Pérez Alvear allegedly launders dirty money from the CJNG and Los Cuinis by mixing them with legitimate income generated by the sale of tickets, snacks, parking and other items. Among the artists presented by “Chucho Pérez” those who sing narcocorridos stand out, such as Julio César Alvarez Montelongo “Julión Álvarez”, who was designated by OFAC on August 9, 2017 for his links with the criminal organization of Raúl Flores “El Tío."

Authorities announced that Chucho was a romantic partner of Berenice González Valencia, sister of Abigael González Valencia, "El Cuini", one of the leaders of the CJNG.

The US government maintains investigations and arrest warrants against Nemesio Oseguera Cervantes "El Mencho", leader of the Jalisco New Generation Cartel, and his brothers-in-law, financial operators with surnames González Valencia (Los Cuinis), originally from Michoacán, since March 2014 when a federal grand jury in the District Court of Columbia indicted them on various charges related to drug trafficking and money laundering.


  1. Will they still put out Juan Rambos mix tape?

  2. CJNG is the real deal, muscle, snart and cash will always win over snitching

    1. Cjng are scum

    2. 4:41 at cartels are scum. CDS takes the scum to a whole different level by all that snitching though

    3. 4:41 snitching on you compadres its not cool son

    4. All these cars are singing about being 💯 and not talking...yet when the FEDS get involved... Everyone starts chit chatting about who does what... Fake niggas

  3. Angel villar is 100% involved with cartels and always has been. that's just the nature of the music biz. DEL records is 90% narcocorrido artists which means they need to get clearance from each cartel before they publish a song about them. once FBI starts digging they're going to find a lot of shit. how far they dig depends on how much $$ he's willing to fork over. if he makes a big fuss out of this and tries to play tough theyre gonna come down on his ass. if he pays up, makes a deal and gives the bois the info they want this will go away quickly.

  4. I hope Humilde records is next. i can't stand that c*cksucker jimmy

    1. U the biggest hater I have seen on line

  5. King Pin Act what a joke lol. Linking entertainment with drugs is a freaking stretch. These artist will make these songs for free even when these ceo's are gone!

    1. Not a joke you fool, many people got arrested.

  6. Is this the guy that tried to have Gerardo Ortiz killed in Colima.

    1. Not likely, the attempt made on Ortiz was 2011, he still worked with the record company until 2019.

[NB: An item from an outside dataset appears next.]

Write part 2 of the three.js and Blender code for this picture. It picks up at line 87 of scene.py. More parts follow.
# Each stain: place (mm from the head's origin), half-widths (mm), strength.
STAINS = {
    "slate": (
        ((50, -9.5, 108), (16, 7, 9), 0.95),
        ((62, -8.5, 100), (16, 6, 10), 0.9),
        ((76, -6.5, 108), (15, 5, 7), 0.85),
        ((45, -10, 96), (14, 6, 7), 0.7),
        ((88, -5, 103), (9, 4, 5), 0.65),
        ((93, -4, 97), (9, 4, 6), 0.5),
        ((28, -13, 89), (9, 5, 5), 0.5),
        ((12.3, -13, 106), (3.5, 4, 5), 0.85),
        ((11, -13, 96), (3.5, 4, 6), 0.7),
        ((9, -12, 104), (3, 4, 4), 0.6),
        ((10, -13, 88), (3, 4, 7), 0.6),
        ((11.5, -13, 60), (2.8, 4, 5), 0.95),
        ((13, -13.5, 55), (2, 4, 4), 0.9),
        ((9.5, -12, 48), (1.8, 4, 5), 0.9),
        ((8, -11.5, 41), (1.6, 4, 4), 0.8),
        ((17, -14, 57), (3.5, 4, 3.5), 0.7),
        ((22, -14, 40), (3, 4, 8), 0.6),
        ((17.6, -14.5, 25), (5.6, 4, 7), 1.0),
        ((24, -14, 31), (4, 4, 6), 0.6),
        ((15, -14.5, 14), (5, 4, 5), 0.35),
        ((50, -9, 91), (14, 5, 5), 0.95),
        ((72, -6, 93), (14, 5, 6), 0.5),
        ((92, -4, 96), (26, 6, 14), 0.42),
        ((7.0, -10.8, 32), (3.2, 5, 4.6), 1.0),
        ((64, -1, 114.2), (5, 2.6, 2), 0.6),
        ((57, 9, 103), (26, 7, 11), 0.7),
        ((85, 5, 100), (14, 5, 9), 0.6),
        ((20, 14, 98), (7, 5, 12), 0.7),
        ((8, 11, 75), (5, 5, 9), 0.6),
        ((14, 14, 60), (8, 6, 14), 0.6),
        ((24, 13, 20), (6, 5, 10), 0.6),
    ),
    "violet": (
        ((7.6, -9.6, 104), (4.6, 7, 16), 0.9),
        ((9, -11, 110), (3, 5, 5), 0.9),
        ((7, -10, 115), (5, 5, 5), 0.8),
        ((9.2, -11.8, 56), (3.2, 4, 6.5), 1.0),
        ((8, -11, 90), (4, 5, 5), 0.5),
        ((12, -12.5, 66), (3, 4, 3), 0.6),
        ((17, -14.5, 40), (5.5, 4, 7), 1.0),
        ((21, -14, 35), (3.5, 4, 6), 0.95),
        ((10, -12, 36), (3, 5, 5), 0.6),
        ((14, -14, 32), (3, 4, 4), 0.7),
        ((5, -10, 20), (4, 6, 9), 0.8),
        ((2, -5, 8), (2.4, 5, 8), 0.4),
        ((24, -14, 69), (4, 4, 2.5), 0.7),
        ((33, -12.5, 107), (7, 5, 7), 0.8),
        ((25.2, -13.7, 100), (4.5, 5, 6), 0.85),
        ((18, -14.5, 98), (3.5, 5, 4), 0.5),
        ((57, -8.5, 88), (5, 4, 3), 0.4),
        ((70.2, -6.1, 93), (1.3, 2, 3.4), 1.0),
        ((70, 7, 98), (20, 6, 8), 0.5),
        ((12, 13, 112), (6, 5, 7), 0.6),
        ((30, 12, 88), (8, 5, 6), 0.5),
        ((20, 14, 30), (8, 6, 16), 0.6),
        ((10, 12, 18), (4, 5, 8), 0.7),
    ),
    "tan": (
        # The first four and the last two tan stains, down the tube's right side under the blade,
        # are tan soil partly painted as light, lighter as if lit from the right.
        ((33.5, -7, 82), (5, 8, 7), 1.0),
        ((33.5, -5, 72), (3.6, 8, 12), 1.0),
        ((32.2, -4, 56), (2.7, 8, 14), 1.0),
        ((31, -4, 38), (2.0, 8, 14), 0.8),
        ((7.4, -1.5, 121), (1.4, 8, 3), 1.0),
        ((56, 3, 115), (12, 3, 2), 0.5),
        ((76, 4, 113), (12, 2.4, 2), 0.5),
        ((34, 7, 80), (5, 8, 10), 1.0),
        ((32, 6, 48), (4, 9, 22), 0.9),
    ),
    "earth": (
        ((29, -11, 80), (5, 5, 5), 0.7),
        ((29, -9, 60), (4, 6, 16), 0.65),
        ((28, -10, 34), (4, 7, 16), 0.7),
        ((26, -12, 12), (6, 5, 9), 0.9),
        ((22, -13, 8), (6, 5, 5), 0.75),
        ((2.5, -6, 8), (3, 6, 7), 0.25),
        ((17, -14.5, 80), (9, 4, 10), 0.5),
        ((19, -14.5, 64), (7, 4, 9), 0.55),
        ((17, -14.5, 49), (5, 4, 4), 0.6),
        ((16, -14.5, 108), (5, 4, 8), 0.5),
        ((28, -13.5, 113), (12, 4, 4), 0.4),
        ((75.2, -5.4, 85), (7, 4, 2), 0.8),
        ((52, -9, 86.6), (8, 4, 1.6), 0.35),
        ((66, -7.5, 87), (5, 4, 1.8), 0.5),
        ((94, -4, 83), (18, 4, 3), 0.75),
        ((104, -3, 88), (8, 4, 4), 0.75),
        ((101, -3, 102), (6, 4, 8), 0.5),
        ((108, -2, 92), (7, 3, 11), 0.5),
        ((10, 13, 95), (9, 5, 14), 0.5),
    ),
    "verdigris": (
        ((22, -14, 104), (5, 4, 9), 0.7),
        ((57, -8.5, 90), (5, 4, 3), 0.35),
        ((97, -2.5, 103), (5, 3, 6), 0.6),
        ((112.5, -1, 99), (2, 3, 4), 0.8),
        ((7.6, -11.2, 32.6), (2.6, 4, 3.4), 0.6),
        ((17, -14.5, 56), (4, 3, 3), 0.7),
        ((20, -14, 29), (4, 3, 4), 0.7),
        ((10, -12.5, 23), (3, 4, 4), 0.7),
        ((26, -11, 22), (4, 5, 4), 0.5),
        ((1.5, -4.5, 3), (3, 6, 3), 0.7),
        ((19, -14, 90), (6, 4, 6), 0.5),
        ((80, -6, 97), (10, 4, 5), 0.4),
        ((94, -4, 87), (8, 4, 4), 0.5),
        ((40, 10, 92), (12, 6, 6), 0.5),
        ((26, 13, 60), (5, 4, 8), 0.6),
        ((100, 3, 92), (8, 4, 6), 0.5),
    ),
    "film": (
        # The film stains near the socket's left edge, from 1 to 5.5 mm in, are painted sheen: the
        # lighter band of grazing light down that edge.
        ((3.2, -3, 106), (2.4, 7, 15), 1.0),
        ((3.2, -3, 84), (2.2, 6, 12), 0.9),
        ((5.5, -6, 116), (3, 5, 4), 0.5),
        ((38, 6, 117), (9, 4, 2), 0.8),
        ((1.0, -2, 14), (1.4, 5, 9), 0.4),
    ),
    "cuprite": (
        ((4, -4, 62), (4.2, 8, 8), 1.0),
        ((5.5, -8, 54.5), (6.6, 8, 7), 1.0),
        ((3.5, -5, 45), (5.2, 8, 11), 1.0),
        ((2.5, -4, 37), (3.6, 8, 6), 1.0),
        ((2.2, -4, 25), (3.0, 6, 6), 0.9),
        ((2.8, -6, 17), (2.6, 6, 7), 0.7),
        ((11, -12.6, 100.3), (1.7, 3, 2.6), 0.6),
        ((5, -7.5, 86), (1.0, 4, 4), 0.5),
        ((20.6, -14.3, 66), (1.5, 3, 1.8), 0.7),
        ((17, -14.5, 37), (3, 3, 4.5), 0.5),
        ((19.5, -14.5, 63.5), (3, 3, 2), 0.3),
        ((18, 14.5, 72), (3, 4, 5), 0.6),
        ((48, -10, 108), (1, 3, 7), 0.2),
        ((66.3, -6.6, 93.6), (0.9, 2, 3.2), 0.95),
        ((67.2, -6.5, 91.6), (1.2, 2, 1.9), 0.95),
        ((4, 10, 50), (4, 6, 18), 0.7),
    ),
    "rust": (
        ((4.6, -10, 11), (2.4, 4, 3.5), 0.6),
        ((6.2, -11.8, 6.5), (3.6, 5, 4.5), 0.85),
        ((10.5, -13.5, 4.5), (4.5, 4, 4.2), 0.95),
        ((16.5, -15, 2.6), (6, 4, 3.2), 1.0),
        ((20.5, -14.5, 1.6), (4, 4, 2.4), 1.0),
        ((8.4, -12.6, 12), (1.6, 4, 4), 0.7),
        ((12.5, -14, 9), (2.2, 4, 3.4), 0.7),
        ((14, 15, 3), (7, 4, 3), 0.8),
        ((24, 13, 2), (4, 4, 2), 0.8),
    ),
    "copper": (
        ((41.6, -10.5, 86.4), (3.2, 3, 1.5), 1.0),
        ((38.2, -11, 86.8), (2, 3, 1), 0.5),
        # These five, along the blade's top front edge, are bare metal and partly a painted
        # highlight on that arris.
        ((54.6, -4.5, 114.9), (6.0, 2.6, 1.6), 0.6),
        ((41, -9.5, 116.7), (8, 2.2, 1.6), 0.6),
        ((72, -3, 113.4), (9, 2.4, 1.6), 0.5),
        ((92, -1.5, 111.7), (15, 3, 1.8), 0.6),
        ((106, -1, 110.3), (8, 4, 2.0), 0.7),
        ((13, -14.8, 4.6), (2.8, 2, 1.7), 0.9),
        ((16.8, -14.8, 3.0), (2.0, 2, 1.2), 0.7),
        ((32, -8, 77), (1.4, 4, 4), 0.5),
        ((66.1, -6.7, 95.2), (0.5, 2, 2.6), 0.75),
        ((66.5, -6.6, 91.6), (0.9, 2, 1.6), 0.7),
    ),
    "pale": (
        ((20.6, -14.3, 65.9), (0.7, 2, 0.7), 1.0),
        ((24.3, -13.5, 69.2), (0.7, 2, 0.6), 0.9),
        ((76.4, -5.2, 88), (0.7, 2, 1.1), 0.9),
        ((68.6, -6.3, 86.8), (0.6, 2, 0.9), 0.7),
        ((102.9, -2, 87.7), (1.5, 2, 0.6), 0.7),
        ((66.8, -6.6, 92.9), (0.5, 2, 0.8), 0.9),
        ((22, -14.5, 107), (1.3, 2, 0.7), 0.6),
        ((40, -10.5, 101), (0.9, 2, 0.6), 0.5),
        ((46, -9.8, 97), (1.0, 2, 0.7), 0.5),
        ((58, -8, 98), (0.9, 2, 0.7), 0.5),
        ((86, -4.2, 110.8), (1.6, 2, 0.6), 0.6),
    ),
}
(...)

    2. 12:57 Gerardo ortiz wasnt the target it was his cuz, the one that got killed

    3. Al Capone's friends, the Scalises were wanted by Big Al's enemies, in return they offered peace, But Al refused to deliver them, "he would not do that to a yellow dog"...
      Then Big Al Had to Kill them during dinner with a baseball bat, in front of everybody...
      Apparently Scalisis or scalises have never learned not to be mafioso, in Del Records on in US Congress.

    4. @ SIR No es por nada cabron pero hay veces donde se ve que tienes inteligencia. Pero en otras ocasiones nos das la impresión que andas en el chupe.

    5. Scalise de LA

    6. Sol prendido mi gallo no falla como todo soldado está avíonado pero pendejo no es

    7. 8:20 compressing the movie may take off some of the sex appeal, but the marrow tastes netter than the beef.
      Think of it as a list of things to check, an index or a syllabus.

  7. que bueno que te van a dar bote fanfarron de caca

  8. Spawn of trashy music, burn that shiz down!